The investigation is continuing, according to state police spokesman Sgt. Robert Carpentieri.
In 2000, Reynolds earned an associate degree from PHCC before earning a bachelor’s degree in human services counseling/psychology in 2002 from Old Dominion University as well as a master’s degree in occupational and technical education/business and industry training from the university three years later, according to a biography provided by the college.
Reynolds began working for PHCC in 1999 as an office services assistant and then became a case manager for the college’s Workforce Investment Act One-Stop Center. She became the site manager/career development specialist at the Danville Community College Virginia Workforce Center in 2004, but she returned to PHCC a year later as outreach advising specialist. She moved into her most recent role in 2007, her biography shows.

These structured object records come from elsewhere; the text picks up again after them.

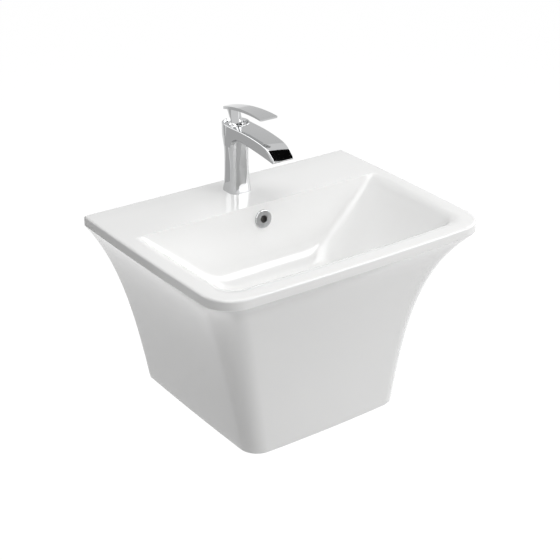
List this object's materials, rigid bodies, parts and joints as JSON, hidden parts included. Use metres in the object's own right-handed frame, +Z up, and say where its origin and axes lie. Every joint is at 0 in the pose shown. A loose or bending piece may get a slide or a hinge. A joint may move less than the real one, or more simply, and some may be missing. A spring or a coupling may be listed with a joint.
{
  "type": "wall-hung basin with tap",
  "caption": "Wall-hung ceramic washbasin with a flared shroud, a sloping bowl, an overflow, a single-lever mixer tap on the rear deck and a push-open waste.",
  "frame": {"origin": "on the wall face, midway between the two holes for the wall bolts", "axes": "+X to the right along the wall as seen from the room, +Y into the wall, +Z up"},
  "size_m": [0.52, 0.3919, 0.4881],
  "materials": {
    "ceramic": "glazed white",
    "chrome": "polished",
    "steel": "satin",
    "brass": "as turned",
    "rubber": "matt",
    "silicone": "translucent white",
    "technical_ceramic": "lapped",
    "grey_plastic": "moulded",
    "white_plastic": "moulded",
    "index": "moulded"
  },
  "bodies": {
    "fixture": {"basin": "ceramic", "overflow_ring": "chrome", "tap_body": "chrome", "tap_base_seal": "rubber", "hot_bush": "brass", "cold_bush": "brass", "fixing_stud": "steel", "clamp_rubber": "rubber", "clamp_plate": "steel", "fixing_nut": "brass", "cartridge_base": "white_plastic", "port_seal": "silicone", "fixed_disc": "technical_ceramic", "cartridge_housing": "white_plastic", "cartridge_nut": "chrome", "aerator_housing": "chrome", "aerator_insert": "grey_plastic", "aerator_seal": "rubber", "waste_body": "chrome", "waste_top_seal": "silicone", "waste_lower_seal": "rubber", "waste_washer": "grey_plastic", "waste_nut": "chrome", "click_housing": "brass", "click_spring": "steel"},
    "swivel": {"rotor": "white_plastic", "pivot_pin": "steel", "dome": "chrome"},
    "lever": {"spindle": "brass", "handle": "chrome", "handle_screw": "steel", "index_plug": "index"},
    "disc": {"moving_disc": "technical_ceramic", "disc_carrier": "white_plastic"},
    "plug": {"click_stem": "steel", "plug_cap": "chrome", "plug_gasket": "rubber"}
  },
  "joints": [
    {"name": "handle_swing", "type": "hinge", "parent": "fixture", "child": "swivel", "pos_m": [0, -0.05, 0.196], "axis": [0, 0, 1], "range_deg": [-45, 45]},
    {"name": "handle_lift", "type": "hinge", "parent": "swivel", "child": "lever", "pos_m": [0, -0.05, 0.196], "axis": [-1, 0, 0], "range_deg": [0, 25]},
    {"name": "disc_slide", "type": "slide", "parent": "swivel", "child": "disc", "axis": [0, -1, 0], "range_m": [0, 0.00285]},
    {"name": "plug_slide", "type": "slide", "parent": "fixture", "child": "plug", "axis": [0, 0, 1], "range_m": [0, 0.008], "deforming": ["click_spring"]}
  ],
  "couplings": [
    {"joint": "disc_slide", "follows": "handle_lift", "m_per_rad": 0.006449}
  ]
}
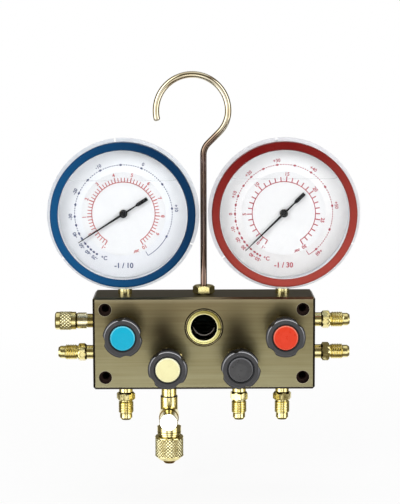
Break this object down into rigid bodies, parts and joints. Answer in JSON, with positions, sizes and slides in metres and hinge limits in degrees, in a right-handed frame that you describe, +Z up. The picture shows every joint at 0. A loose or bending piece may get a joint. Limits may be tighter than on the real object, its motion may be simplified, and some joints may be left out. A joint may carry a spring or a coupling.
{
  "type": "refrigerant manifold gauge",
  "caption": "Refrigerant manifold with knob-operated valves, sight glass, flare ports, two round pressure gauges and a hanging hook.",
  "frame": {"origin": "centre of the block, at the centre of its four mounting holes", "axes": "+Z up, towards the gauges and the hook; +Y to the back; +X to the right for someone facing the dials"},
  "size_m": [0.2258, 0.0717, 0.2907],
  "materials": {
    "block": "brushed, bronze anodised",
    "brass": "turned",
    "hook_steel": "yellow zinc",
    "knob": "moulded",
    "insert_blue": "moulded",
    "insert_yellow": "moulded",
    "insert_black": "moulded",
    "insert_red": "moulded",
    "clear_glass": "polished",
    "lens": "polished",
    "seal": "matt",
    "gasket": "matt",
    "case": "translucent",
    "bezel_blue": "moulded",
    "bezel_red": "moulded",
    "dial": "printed white",
    "pointer": "matt black",
    "spring": "drawn bronze"
  },
  "bodies": {
    "manifold": {"manifold_block": "block", "hook_nut": "brass", "sight_glass_ring": "brass", "low_side_port": "brass", "charging_port": "brass", "high_side_port": "brass", "parking_posts": "brass", "access_fitting": "brass", "access_core": "brass", "vacuum_tee": "brass", "valve_bonnets": "brass", "movement_frames": "brass", "sight_glass_lens": "clear_glass", "sight_glass_seal": "seal", "tee_seal": "seal", "gland_seals": "seal", "filling_plugs": "seal", "gauge_gaskets": "gasket", "hairsprings": "spring", "low_case": "case", "low_bezel": "bezel_blue", "low_lens": "lens", "low_dial": "dial", "low_socket": "brass", "low_bourdon_tube": "spring", "high_case": "case", "high_bezel": "bezel_red", "high_lens": "lens", "high_dial": "dial", "high_socket": "brass", "high_bourdon_tube": "spring"},
    "blue_piston": {"blue_piston": "brass"},
    "blue_valve_knob": {"blue_spindle": "brass", "blue_knob": "knob", "blue_insert": "insert_blue"},
    "yellow_piston": {"yellow_piston": "brass"},
    "yellow_valve_knob": {"yellow_spindle": "brass", "yellow_knob": "knob", "yellow_insert": "insert_yellow"},
    "black_piston": {"black_piston": "brass"},
    "black_valve_knob": {"black_spindle": "brass", "black_knob": "knob", "black_insert": "insert_black"},
    "red_piston": {"red_piston": "brass"},
    "red_valve_knob": {"red_spindle": "brass", "red_knob": "knob", "red_insert": "insert_red"},
    "low_pointer": {"low_pinion": "brass", "low_pointer": "pointer"},
    "low_sector": {"low_sector": "brass"},
    "low_link": {"low_link": "brass"},
    "high_pointer": {"high_pinion": "brass", "high_pointer": "pointer"},
    "high_sector": {"high_sector": "brass"},
    "high_link": {"high_link": "brass"},
    "hook": {"hook": "hook_steel"},
    "access_cap": {"access_cap": "brass"},
    "tee_front_cap": {"tee_front_cap": "brass"},
    "tee_bottom_cap": {"tee_bottom_cap": "brass"}
  },
  "joints": [
    {"name": "blue_valve_lift", "type": "slide", "parent": "manifold", "child": "blue_piston", "axis": [0, -1, 0], "range_m": [0, 0.003]},
    {"name": "blue_valve_turn", "type": "hinge", "parent": "blue_piston", "child": "blue_valve_knob", "pos_m": [-0.058, -0.04, 0.0092], "axis": [0, -1, 0], "range_deg": [0, 720]},
    {"name": "yellow_valve_lift", "type": "slide", "parent": "manifold", "child": "yellow_piston", "axis": [0, -1, 0], "range_m": [0, 0.003]},
    {"name": "yellow_valve_turn", "type": "hinge", "parent": "yellow_piston", "child": "yellow_valve_knob", "pos_m": [-0.026, -0.04, -0.0138], "axis": [0, -1, 0], "range_deg": [0, 720]},
    {"name": "black_valve_lift", "type": "slide", "parent": "manifold", "child": "black_piston", "axis": [0, -1, 0], "range_m": [0, 0.003]},
    {"name": "black_valve_turn", "type": "hinge", "parent": "black_piston", "child": "black_valve_knob", "pos_m": [0.026, -0.04, -0.0138], "axis": [0, -1, 0], "range_deg": [0, 720]},
    {"name": "red_valve_lift", "type": "slide", "parent": "manifold", "child": "red_piston", "axis": [0, -1, 0], "range_m": [0, 0.003]},
    {"name": "red_valve_turn", "type": "hinge", "parent": "red_piston", "child": "red_valve_knob", "pos_m": [0.058, -0.04, 0.0092], "axis": [0, -1, 0], "range_deg": [0, 720]},
    {"name": "low_pointer_turn", "type": "hinge", "parent": "manifold", "child": "low_pointer", "pos_m": [-0.058, -0.018, 0.0949], "axis": [0, 1, 0], "range_deg": [-26.4, 270.6], "stiffness_Nm_per_rad": 0.002},
    {"name": "low_sector_turn", "type": "hinge", "parent": "manifold", "child": "low_sector", "pos_m": [-0.05198, -0.0048, 0.07836], "axis": [0, 1, 0], "range_deg": [-29, 3]},
    {"name": "low_link_turn", "type": "hinge", "parent": "low_sector", "child": "low_link", "pos_m": [-0.03803, -0.0034, 0.07714], "axis": [0, 1, 0], "range_deg": [-3, 29]},
    {"name": "high_pointer_turn", "type": "hinge", "parent": "manifold", "child": "high_pointer", "pos_m": [0.058, -0.018, 0.0949], "axis": [0, 1, 0], "range_deg": [-14.7, 282.3], "stiffness_Nm_per_rad": 0.002},
    {"name": "high_sector_turn", "type": "hinge", "parent": "manifold", "child": "high_sector", "pos_m": [0.06402, -0.0048, 0.07836], "axis": [0, 1, 0], "range_deg": [-29, 3]},
    {"name": "high_link_turn", "type": "hinge", "parent": "high_sector", "child": "high_link", "pos_m": [0.07797, -0.0034, 0.07714], "axis": [0, 1, 0], "range_deg": [-3, 29]},
    {"name": "hook_swivel", "type": "hinge", "parent": "manifold", "child": "hook", "pos_m": [0, 0, 0.034], "axis": [0, 0, 1], "continuous": true},
    {"name": "access_cap_off", "type": "slide", "parent": "manifold", "child": "access_cap", "axis": [-1, 0, 0], "range_m": [0, 0.016]},
    {"name": "tee_front_cap_off", "type": "slide", "parent": "manifold", "child": "tee_front_cap", "axis": [0, -1, 0], "range_m": [0, 0.014]},
    {"name": "tee_bottom_cap_off", "type": "slide", "parent": "manifold", "child": "tee_bottom_cap", "axis": [0, 0, -1], "range_m": [0, 0.018]}
  ],
  "couplings": [
    {"joint": "blue_valve_turn", "follows": "blue_valve_lift", "rad_per_m": 4188.8},
    {"joint": "yellow_valve_turn", "follows": "yellow_valve_lift", "rad_per_m": 4188.8},
    {"joint": "black_valve_turn", "follows": "black_valve_lift", "rad_per_m": 4188.8},
    {"joint": "red_valve_turn", "follows": "red_valve_lift", "rad_per_m": 4188.8},
    {"joint": "low_sector_turn", "follows": "low_pointer_turn", "ratio": -0.1},
    {"joint": "low_link_turn", "follows": "low_pointer_turn", "ratio": 0.1},
    {"joint": "high_sector_turn", "follows": "high_pointer_turn", "ratio": -0.1},
    {"joint": "high_link_turn", "follows": "high_pointer_turn", "ratio": 0.1}
  ]
}
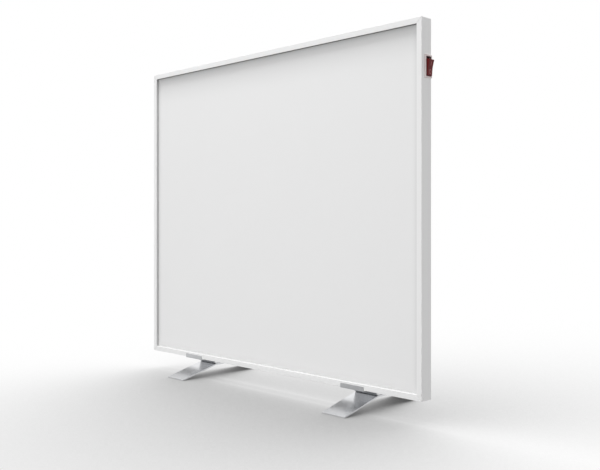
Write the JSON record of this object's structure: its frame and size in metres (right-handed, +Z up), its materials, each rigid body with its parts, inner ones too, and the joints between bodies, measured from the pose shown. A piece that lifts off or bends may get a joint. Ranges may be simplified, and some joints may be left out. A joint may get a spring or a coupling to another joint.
{
  "type": "infrared panel heater",
  "caption": "Thin white infrared panel heater in a recessed frame, with a rocker switch on its right edge, standing on low bent sheet-metal feet",
  "frame": {"origin": "on the floor, under the middle of the whole heater's outer box", "axes": "+X to the right as seen from the front, the heating face looks towards -Y, +Z up"},
  "size_m": [0.607, 0.163, 0.5315],
  "materials": {
    "white_paint": "white powder coat, satin, very fine texture",
    "zinc_steel": "zinc-plated steel",
    "mica": "pressed insulating sheet",
    "carbon": "printed carbon tracks",
    "copper": "tinned copper strip",
    "foil": "bright foil",
    "wool": "pressed fibre board",
    "white_plastic": "white moulded plastic",
    "red_plastic": "dark red moulded plastic",
    "lamp_glass": "small neon lamp, unlit",
    "brass": "bare brass",
    "black_plastic": "black moulded plastic",
    "lead_brown": "brown wire covering",
    "lead_blue": "blue wire covering",
    "lead_green": "green wire covering",
    "bare_aluminium": "bare mill-finish sheet"
  },
  "bodies": {
    "heater": {"frame_rail_top": "white_paint", "frame_rail_bottom": "white_paint", "frame_rail_left": "white_paint", "frame_rail_right": "white_paint", "corner_key_bottom_left": "zinc_steel", "corner_key_bottom_right": "zinc_steel", "corner_key_top_left": "zinc_steel", "corner_key_top_right": "zinc_steel", "front_panel": "white_paint", "front_insulating_sheet": "mica", "heating_film": "carbon", "busbar_left": "copper", "busbar_right": "copper", "rear_insulating_sheet": "mica", "reflector_foil": "foil", "insulation_board": "wool", "thermostat": "zinc_steel", "rear_cover": "white_paint", "cover_screw_1": "zinc_steel", "cover_screw_2": "zinc_steel", "cover_screw_3": "zinc_steel", "cover_screw_4": "zinc_steel", "cover_screw_5": "zinc_steel", "cover_screw_6": "zinc_steel", "switch_body": "white_plastic", "switch_blade_common": "brass", "switch_blade_load": "brass", "switch_blade_lamp": "brass", "junction_box": "white_plastic", "junction_box_lid": "white_plastic", "lid_screw_1": "zinc_steel", "lid_screw_2": "zinc_steel", "terminal_block": "black_plastic", "gland_body": "white_plastic", "gland_nut": "white_plastic", "gland_lock_nut": "white_plastic", "earth_stud": "brass", "earth_nut": "brass", "lead_live": "lead_brown", "lead_neutral": "lead_blue", "lead_switched": "lead_brown", "lead_heater": "lead_brown", "lead_earth": "lead_green", "foot_leaf_left": "bare_aluminium", "foot_clip_left": "bare_aluminium", "foot_screw_left_1": "zinc_steel", "foot_screw_left_2": "zinc_steel", "foot_rivet_left_1": "bare_aluminium", "foot_rivet_left_2": "bare_aluminium", "foot_leaf_right": "bare_aluminium", "foot_clip_right": "bare_aluminium", "foot_screw_right_1": "zinc_steel", "foot_screw_right_2": "zinc_steel", "foot_rivet_right_1": "bare_aluminium", "foot_rivet_right_2": "bare_aluminium"},
    "rocker": {"switch_rocker": "red_plastic", "switch_lamp": "lamp_glass", "switch_plunger": "brass", "switch_spring": "zinc_steel"},
    "contact": {"switch_contact": "brass"}
  },
  "joints": [
    {"name": "rocker_tilt", "type": "hinge", "parent": "heater", "child": "rocker", "pos_m": [0.28901, -0.0286, 0.4681], "axis": [0, -1, 0], "range_deg": [0, 19]},
    {"name": "contact_tilt", "type": "hinge", "parent": "heater", "child": "contact", "pos_m": [0.28041, -0.0286, 0.4681], "axis": [0, -1, 0], "range_deg": [-12, 0]}
  ],
  "couplings": [
    {"joint": "contact_tilt", "follows": "rocker_tilt", "ratio": -0.6315}
  ]
}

Due to her skills and expertise at advising students, Reynolds was regarded as “THE master adviser” at the college, Godwin said, emphasizing the capital letters, and she trained other advisers.
Reynolds was compassionate with students but also provided them “tough love” when she thought it was necessary to motivate them, Godwin said.
Overall, she said, Reynolds instinctively “knew how to get the most out of students” academically and get them help they needed to be successful at learning.
“She was very focused and driven, a perfectionist in many things,” Godwin added. “When she did something, she did it right.”
Reynolds was recognized as one of PHCC’s distinguished alumni for 2014, said Kris Landrum, the college’s public relations and marketing manager.
According to her biography, Reynolds was an elections official for the city of Martinsville, secretary of the city’s Board of Zoning Appeals, a member of the Martinsville Uptown Revitalization Association and a volunteer with the Henry County Public Schools.
Funeral arrangements are pending at Stanfield-Miller Funeral Home.